Former Gen. Wesley Clark, co-chairman of the biofuels association Growth Energy, has also led a charge against the California proposal, saying it would discourage the use of corn ethanol. The rule’s “indirect land use” provision unfairly counts the global impact of growing corn for fuel — factoring in the displacement of forests that would then be razed to grow replacement crops, for example.
The American Farm Bureau Federation wrote Schwarzenegger this week opposing the rule and calling for “a level playing field” for corn-based ethanol. The letter says the model used to calculate the carbon footprint of corn ethanol fails to acknowledge that some will derive from marginal, now-idle lands.
Air Resources Board Chairman Mary D. Nichols said the California proposal would favor biofuels over oil, “including just about everything but imported corn.” The rule would spur investment in low-carbon fuels made from switchgrass and other non-food plants, according to proponents.
Nichols said that Pacific Ethanol’s Jones, a Republican, “has been unceasing in his efforts to engage the governor,” but the governor’s staff “have been completely hands-off.”

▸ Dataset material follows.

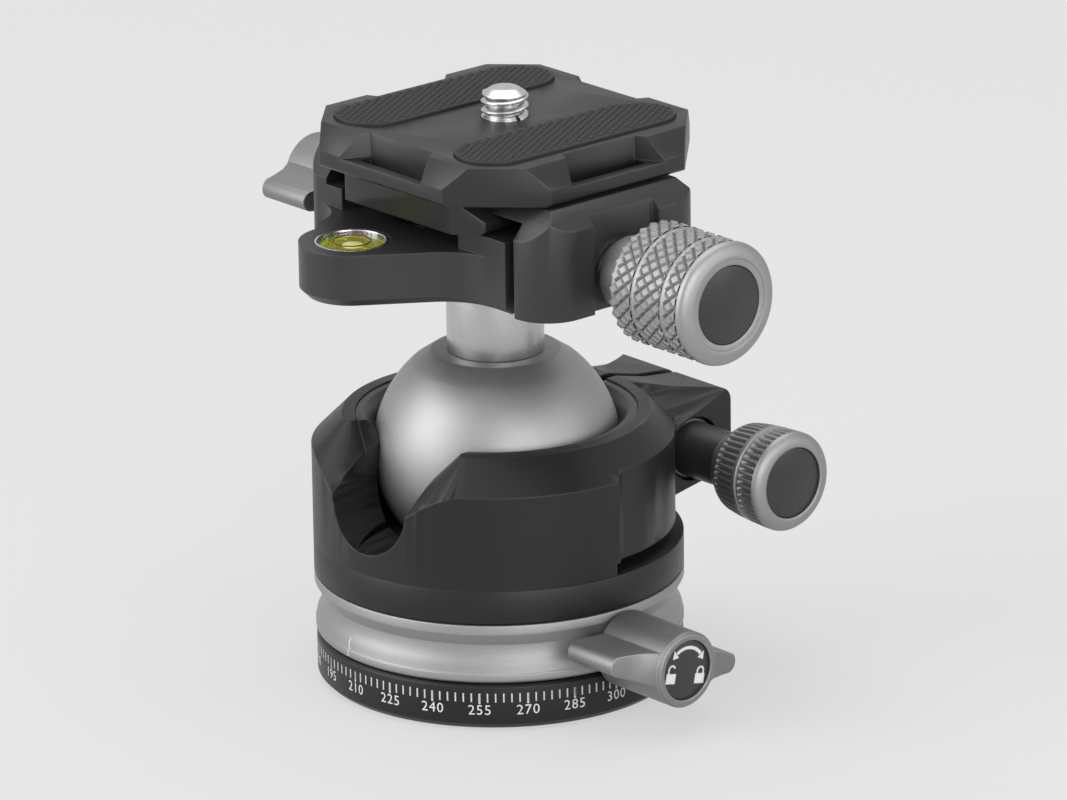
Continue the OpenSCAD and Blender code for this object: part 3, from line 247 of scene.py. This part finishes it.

However, Blake Simmons, an official with the Emeryville-based Joint BioEnergy Institute, said the governor “was open-minded” during the meeting. Schwarzenegger spokesman Aaron McLear would not comment, adding, ‘He meets with interested parties all the time on a variety of issues, but we never disclose details of private meetings.’
The air board is scheduled to vote on the regulation next month.